Wiggins defended the bill as an attempt to do nothing but help the people of Jackson. He recalled a story of two women who visited the capital from out of state, stayed at a downtown hotel and later told him that they were scared to walk the few blocks to the capitol building. He then had members of the Senate who have been victims of crime in Jackson raise their hands.

"We invite people to our great state, and to our great capital, and that's the image they walk away from," Wiggins said. "We cannot let it continue."

Wiggins said he respects Blackmon, but that "she's mighty good at getting the headlines."

"We have to stop the divisive race baiting that goes on when all we're trying to do is help our fellow Mississippians," Wiggins said.

Wiggins said there is a "real story" that national media don't tell about Mississippi, which includes helping each other after natural disasters like the recent tornadoes and like what he experienced when Hurricane Katrina brought significant damage and loss of life to his district. He also said there are many things that Jackson should be proud of, including a civil rights museum which he said the legislature helped pay for.

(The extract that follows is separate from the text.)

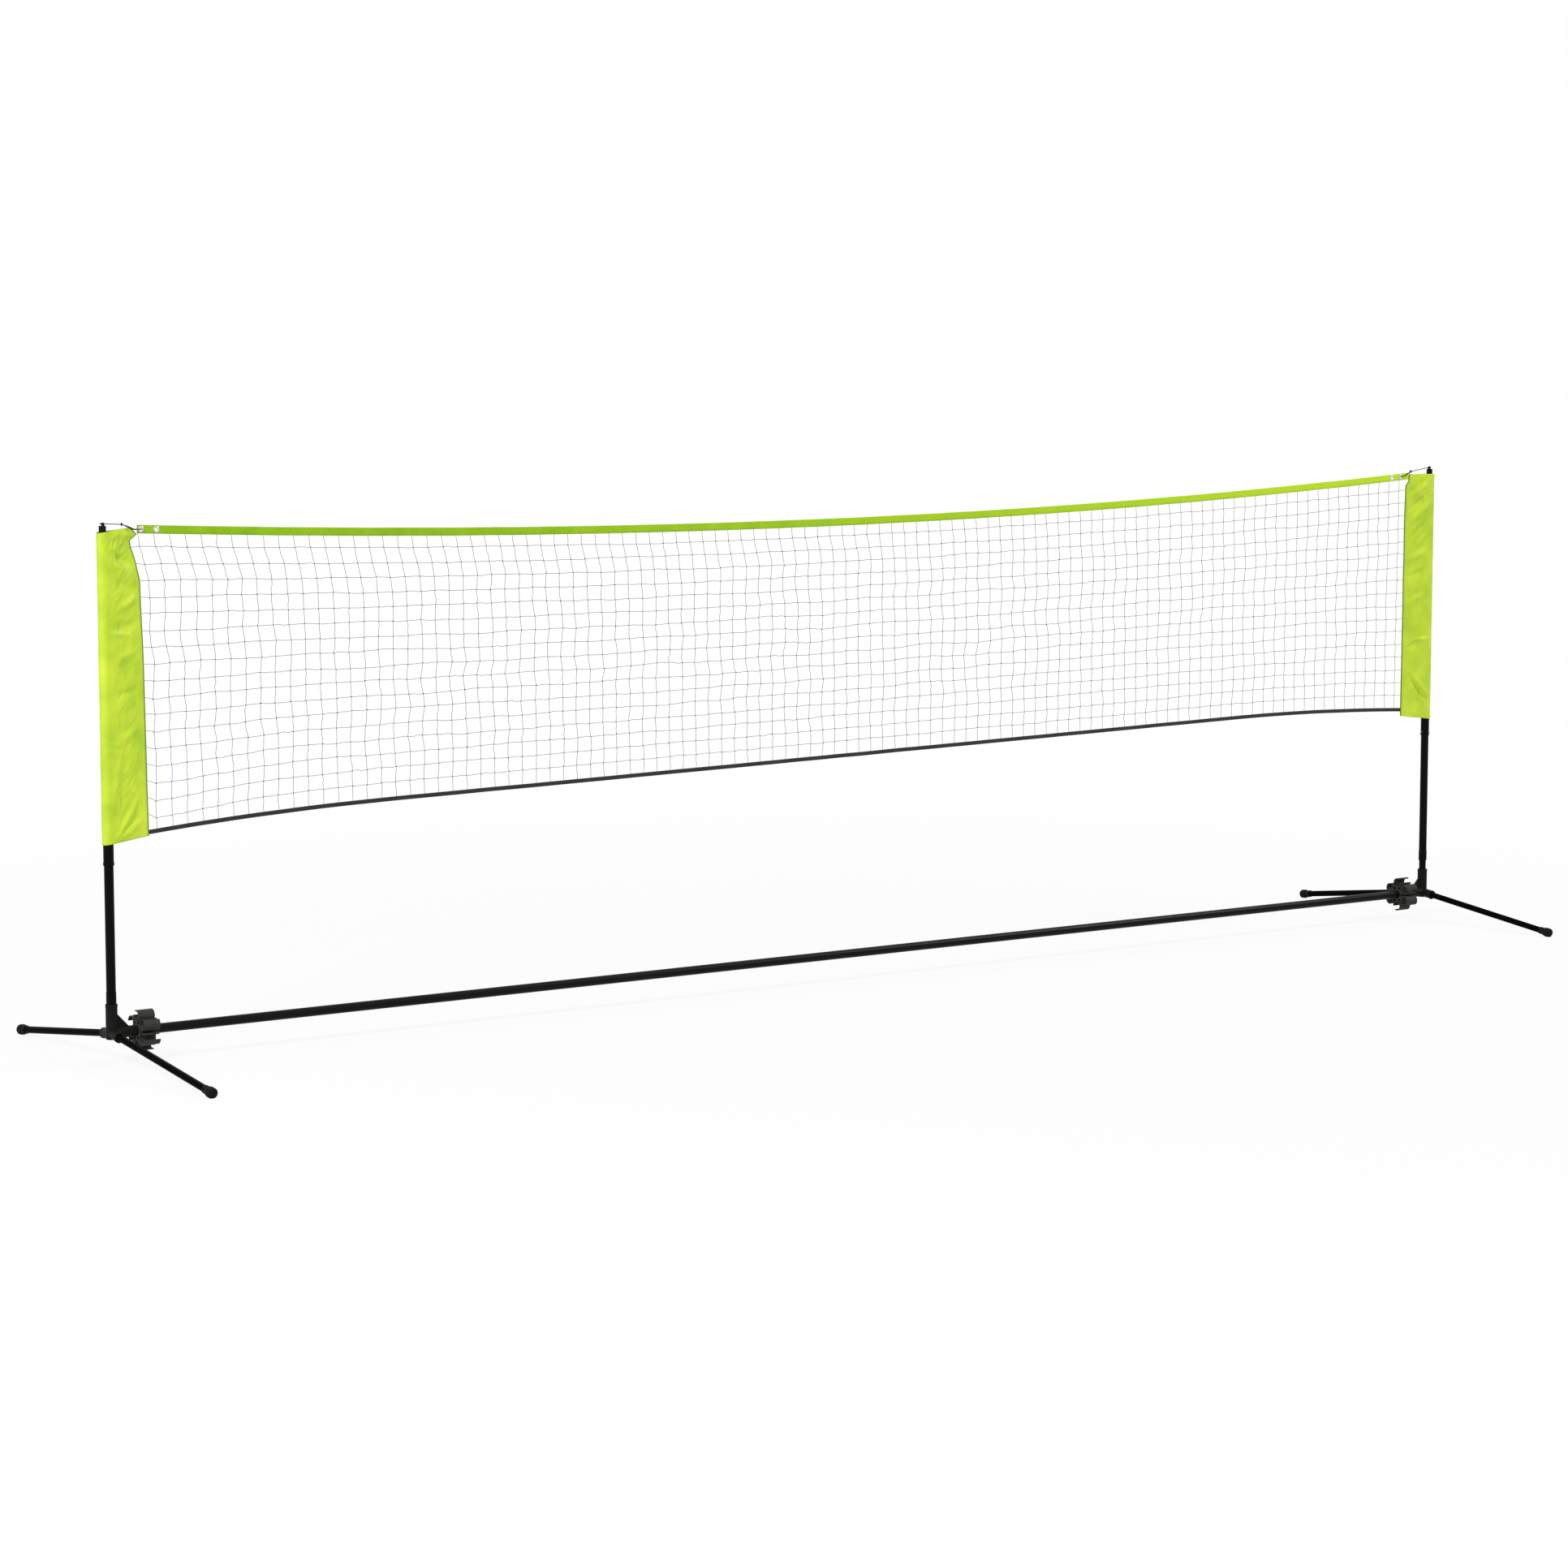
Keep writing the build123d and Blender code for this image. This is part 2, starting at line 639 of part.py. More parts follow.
# ---------------------------------------------------------------------------
# Ties: a thin cord from each pole cap to a knot, and a wire hook through the first eyelet
# ---------------------------------------------------------------------------
stopper_radius = 2.1
stopper_place = nub_start - stopper_radius - 0.2
hook_front = -6.5
hook_back = 5.0
for side in sides:
    cord_height = nub_floor(side) + nub_height - 1 - nub_crown
    eyelet = eyelet_places[side][0]
    eyelet_x = inboard(side, eyelet)
    eyelet_z = top_tape(eyelet_x)
    knot_x = knot_place[side]
    slope = cord_drop[side]
    stopper_height = cord_height - slope * (stopper_place - nub_start - nub_length / 2)
    knot_height = cord_height - slope * (knot_x - nub_start - nub_length / 2)
    with BuildPart() as tie_cord:
        with BuildLine():
            run = Line(
                (inboard(side, stopper_place), 0, stopper_height),
                (inboard(side, knot_x), 0, knot_height),
            )
        with BuildSketch(Plane(origin=run @ 0, z_dir=run % 0)):
            Circle(cord_radius)
        sweep()
    save(tie_cord, "tie_cord_" + side)
    fullness = tie_cord.part.volume / (math.pi * cord_radius ** 2 * run.length)
    print(side, "cord length", round(run.length, 1), "volume over section times length", round(fullness, 3))

    with BuildPart() as tie_knots:
        with Locations((inboard(side, stopper_place), 0, stopper_height)):
            Sphere(stopper_radius)
        with Locations((inboard(side, knot_x), 0, knot_height)):
            Sphere(knot_radius)
        add(tie_cord.part, mode=Mode.SUBTRACT)
    save(tie_knots, "tie_knots_" + side)

    with BuildPart() as tie_hook:
        with BuildLine():
            bend = FilletPolyline(
                (inboard(side, knot_x + knot_radius + 0.4), -1.2, knot_height - 0.8),
                (inboard(side, eyelet - 20), hook_front, eyelet_z + hook_rise[side]),
                (eyelet_x, hook_front, eyelet_z),
                (eyelet_x, hook_back, eyelet_z),
                radius=3.0,
            )
        with BuildSketch(Plane(origin=bend @ 0, z_dir=bend % 0)):
            Circle(hook_radius)
        sweep()
    save(tie_hook, "tie_hook_" + side)
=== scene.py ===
import math
import random
import bmesh
import bpy
import numpy as np
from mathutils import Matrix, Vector, noise


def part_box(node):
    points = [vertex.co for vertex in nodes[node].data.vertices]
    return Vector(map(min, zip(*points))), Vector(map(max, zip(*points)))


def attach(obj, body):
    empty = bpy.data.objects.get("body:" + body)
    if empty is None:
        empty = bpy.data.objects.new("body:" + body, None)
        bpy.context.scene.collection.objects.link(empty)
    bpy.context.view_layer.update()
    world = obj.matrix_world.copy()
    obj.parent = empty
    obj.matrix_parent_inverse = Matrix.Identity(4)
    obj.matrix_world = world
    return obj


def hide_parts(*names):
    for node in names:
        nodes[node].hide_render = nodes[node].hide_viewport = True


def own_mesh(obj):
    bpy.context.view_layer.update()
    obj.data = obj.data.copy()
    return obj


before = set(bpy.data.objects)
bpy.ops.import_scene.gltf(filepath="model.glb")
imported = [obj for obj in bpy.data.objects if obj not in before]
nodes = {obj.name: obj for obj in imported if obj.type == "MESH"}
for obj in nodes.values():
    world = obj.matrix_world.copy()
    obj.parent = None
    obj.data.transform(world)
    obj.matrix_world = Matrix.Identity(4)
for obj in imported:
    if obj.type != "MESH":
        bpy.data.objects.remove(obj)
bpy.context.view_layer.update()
scene = bpy.context.scene

# ---------------------------------------------------------------------------
# The studio: a pale floor under three soft lamps, the strongest at the left front, one
# at the right front and one behind. The stand runs along X, its net in the plane Y = 0.
# ---------------------------------------------------------------------------
scene.view_settings.view_transform = "Standard"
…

Outside of HB 1020, the legislature also seems to be at an impasse over a number of budget bills, including how to fund public education. When the chambers adjourned Wednesday, Speaker of the House Philip Gunn and Lt. Gov. Delbert Hosemann said an agreement had been reached. Reports flowed in that the agreement would include a roughly $100 million increase in state education funding, which would be less than what Hosemann and Senate leaders had sought, but more than the House position.

By Thursday morning, though, things seemed less clear. The education budget was skipped on both chambers' calendars, and with the House leaving for the day it will not see a vote there until Friday at the earliest. Before adjournment, Gunn told members to have their reports completed by 8 p.m. so they could be voted on in the morning.

One budget bill that did pass was funding for DPS, which included funds to purchase body cameras for Capitol Police. That bill also opened the possibility of DPS allocating money to JPD, if JPD and Capitol Police agree to an operational agreement within the CCID.